▶ The exercise
Copy out every line of the data exactly.

•••••

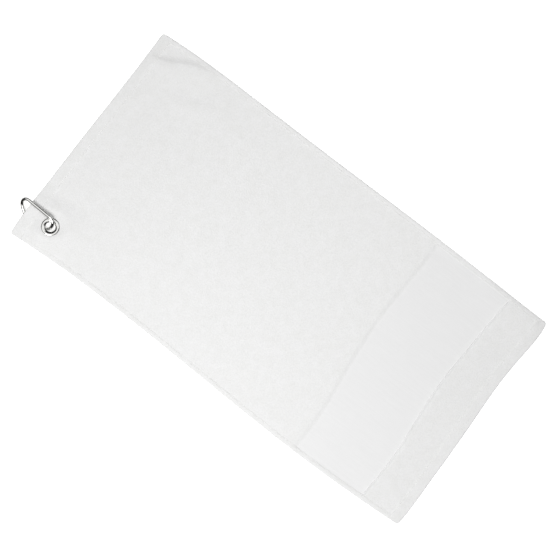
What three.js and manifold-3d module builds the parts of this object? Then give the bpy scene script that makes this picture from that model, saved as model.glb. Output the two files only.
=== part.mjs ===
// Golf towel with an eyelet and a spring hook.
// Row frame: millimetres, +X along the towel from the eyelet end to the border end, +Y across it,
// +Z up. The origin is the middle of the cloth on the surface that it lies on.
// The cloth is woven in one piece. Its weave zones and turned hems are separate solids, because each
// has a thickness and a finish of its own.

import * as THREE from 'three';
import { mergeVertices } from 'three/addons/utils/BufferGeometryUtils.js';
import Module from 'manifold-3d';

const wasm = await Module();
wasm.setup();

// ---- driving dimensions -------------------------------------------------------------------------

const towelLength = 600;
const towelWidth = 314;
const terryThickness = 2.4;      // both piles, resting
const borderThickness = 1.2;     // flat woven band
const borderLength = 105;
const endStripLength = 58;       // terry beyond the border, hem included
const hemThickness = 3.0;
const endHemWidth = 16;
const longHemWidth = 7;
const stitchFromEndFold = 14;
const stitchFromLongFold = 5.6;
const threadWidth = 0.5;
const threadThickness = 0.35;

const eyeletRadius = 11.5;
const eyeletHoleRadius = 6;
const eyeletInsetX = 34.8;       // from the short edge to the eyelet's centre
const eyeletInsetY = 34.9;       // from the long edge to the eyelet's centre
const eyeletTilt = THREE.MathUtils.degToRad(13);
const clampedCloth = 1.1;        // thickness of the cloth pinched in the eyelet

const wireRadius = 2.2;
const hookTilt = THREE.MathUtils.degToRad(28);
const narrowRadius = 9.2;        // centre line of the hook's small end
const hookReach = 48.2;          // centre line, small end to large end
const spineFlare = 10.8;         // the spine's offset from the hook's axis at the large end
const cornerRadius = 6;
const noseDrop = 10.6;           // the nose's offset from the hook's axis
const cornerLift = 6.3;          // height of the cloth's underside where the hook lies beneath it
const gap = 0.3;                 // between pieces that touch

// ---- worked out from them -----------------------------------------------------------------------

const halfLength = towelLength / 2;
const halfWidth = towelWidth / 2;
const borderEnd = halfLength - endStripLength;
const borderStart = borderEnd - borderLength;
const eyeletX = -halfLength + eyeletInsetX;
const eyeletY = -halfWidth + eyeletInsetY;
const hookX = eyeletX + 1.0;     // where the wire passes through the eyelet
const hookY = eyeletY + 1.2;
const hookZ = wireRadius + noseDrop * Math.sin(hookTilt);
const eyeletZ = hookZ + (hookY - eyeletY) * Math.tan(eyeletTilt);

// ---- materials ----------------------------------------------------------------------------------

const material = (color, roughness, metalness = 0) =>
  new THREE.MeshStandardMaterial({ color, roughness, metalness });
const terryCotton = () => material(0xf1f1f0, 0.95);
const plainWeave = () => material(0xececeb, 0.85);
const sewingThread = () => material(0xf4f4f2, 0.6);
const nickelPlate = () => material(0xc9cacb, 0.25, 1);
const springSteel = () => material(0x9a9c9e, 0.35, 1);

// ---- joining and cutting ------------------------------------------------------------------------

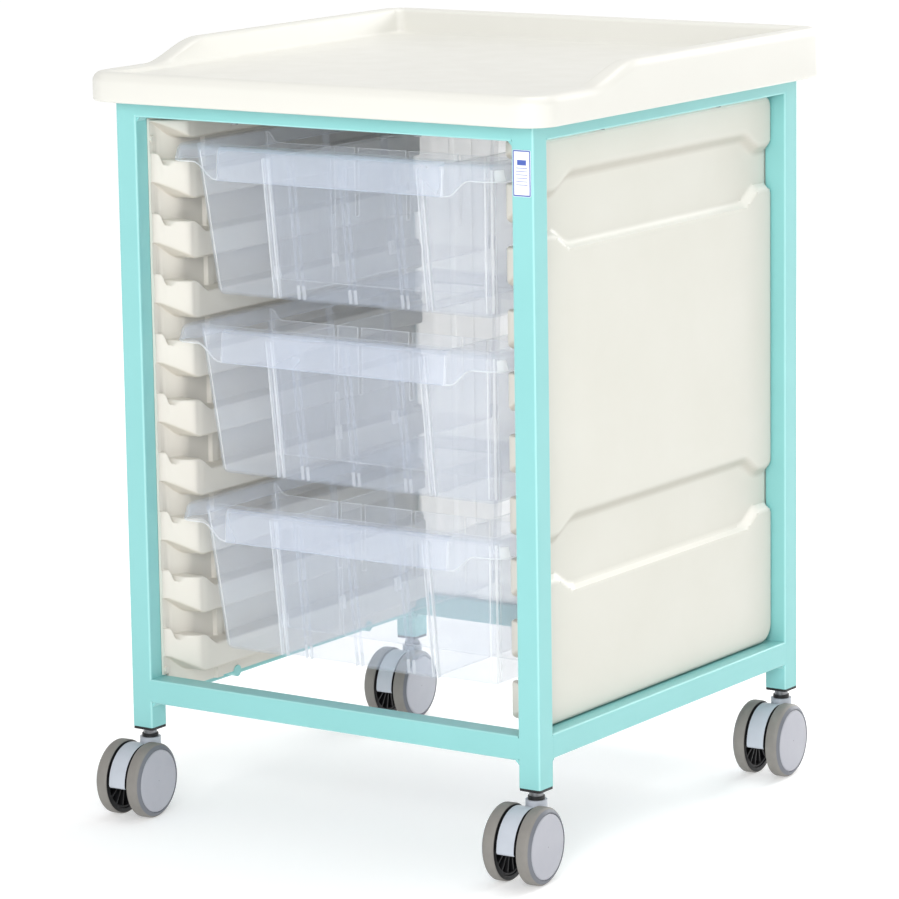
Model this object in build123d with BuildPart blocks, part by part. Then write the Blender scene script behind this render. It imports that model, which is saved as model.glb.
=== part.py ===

•••••

▶ Solution to this problem
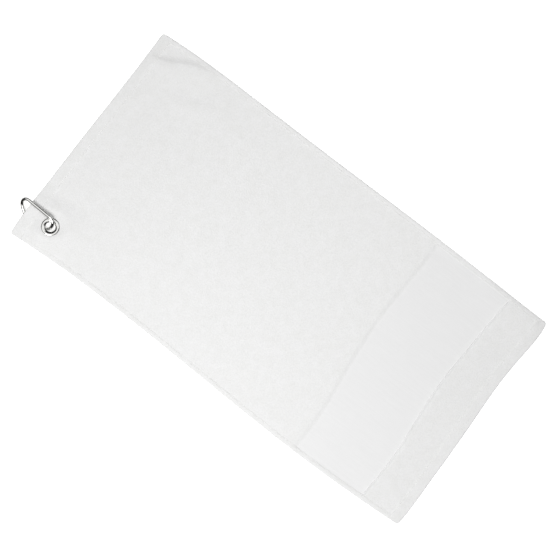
What three.js and manifold-3d module builds the parts of this object? Then give the bpy scene script that makes this picture from that model, saved as model.glb. Output the two files only.
=== part.mjs ===
// Golf towel with an eyelet and a spring hook.
// Row frame: millimetres, +X along the towel from the eyelet end to the border end, +Y across it,
// +Z up. The origin is the middle of the cloth on the surface that it lies on.
// The cloth is woven in one piece. Its weave zones and turned hems are separate solids, because each
// has a thickness and a finish of its own.

import * as THREE from 'three';
import { mergeVertices } from 'three/addons/utils/BufferGeometryUtils.js';
import Module from 'manifold-3d';

const wasm = await Module();
wasm.setup();

// ---- driving dimensions -------------------------------------------------------------------------

const towelLength = 600;
const towelWidth = 314;
const terryThickness = 2.4;      // both piles, resting
const borderThickness = 1.2;     // flat woven band
const borderLength = 105;
const endStripLength = 58;       // terry beyond the border, hem included
const hemThickness = 3.0;
const endHemWidth = 16;
const longHemWidth = 7;
const stitchFromEndFold = 14;
const stitchFromLongFold = 5.6;
const threadWidth = 0.5;
const threadThickness = 0.35;

const eyeletRadius = 11.5;
const eyeletHoleRadius = 6;
const eyeletInsetX = 34.8;       // from the short edge to the eyelet's centre
const eyeletInsetY = 34.9;       // from the long edge to the eyelet's centre
const eyeletTilt = THREE.MathUtils.degToRad(13);
const clampedCloth = 1.1;        // thickness of the cloth pinched in the eyelet

const wireRadius = 2.2;
const hookTilt = THREE.MathUtils.degToRad(28);
const narrowRadius = 9.2;        // centre line of the hook's small end
const hookReach = 48.2;          // centre line, small end to large end
const spineFlare = 10.8;         // the spine's offset from the hook's axis at the large end
const cornerRadius = 6;
const noseDrop = 10.6;           // the nose's offset from the hook's axis
const cornerLift = 6.3;          // height of the cloth's underside where the hook lies beneath it
const gap = 0.3;                 // between pieces that touch

// ---- worked out from them -----------------------------------------------------------------------

const halfLength = towelLength / 2;
const halfWidth = towelWidth / 2;
const borderEnd = halfLength - endStripLength;
const borderStart = borderEnd - borderLength;
const eyeletX = -halfLength + eyeletInsetX;
const eyeletY = -halfWidth + eyeletInsetY;
const hookX = eyeletX + 1.0;     // where the wire passes through the eyelet
const hookY = eyeletY + 1.2;
const hookZ = wireRadius + noseDrop * Math.sin(hookTilt);
const eyeletZ = hookZ + (hookY - eyeletY) * Math.tan(eyeletTilt);

// ---- materials ----------------------------------------------------------------------------------

const material = (color, roughness, metalness = 0) =>
  new THREE.MeshStandardMaterial({ color, roughness, metalness });
const terryCotton = () => material(0xf1f1f0, 0.95);
const plainWeave = () => material(0xececeb, 0.85);
const sewingThread = () => material(0xf4f4f2, 0.6);
const nickelPlate = () => material(0xc9cacb, 0.25, 1);
const springSteel = () => material(0x9a9c9e, 0.35, 1);

// ---- joining and cutting ------------------------------------------------------------------------

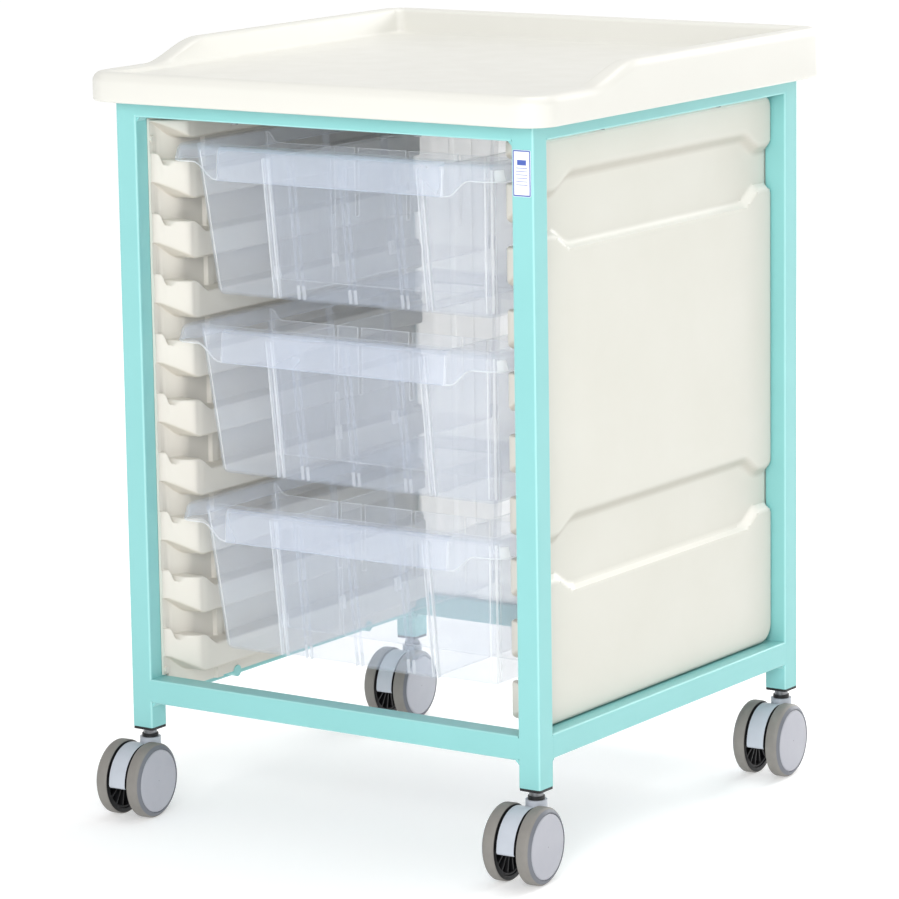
Model this object in build123d with BuildPart blocks, part by part. Then write the Blender scene script behind this render. It imports that model, which is saved as model.glb.
=== part.py ===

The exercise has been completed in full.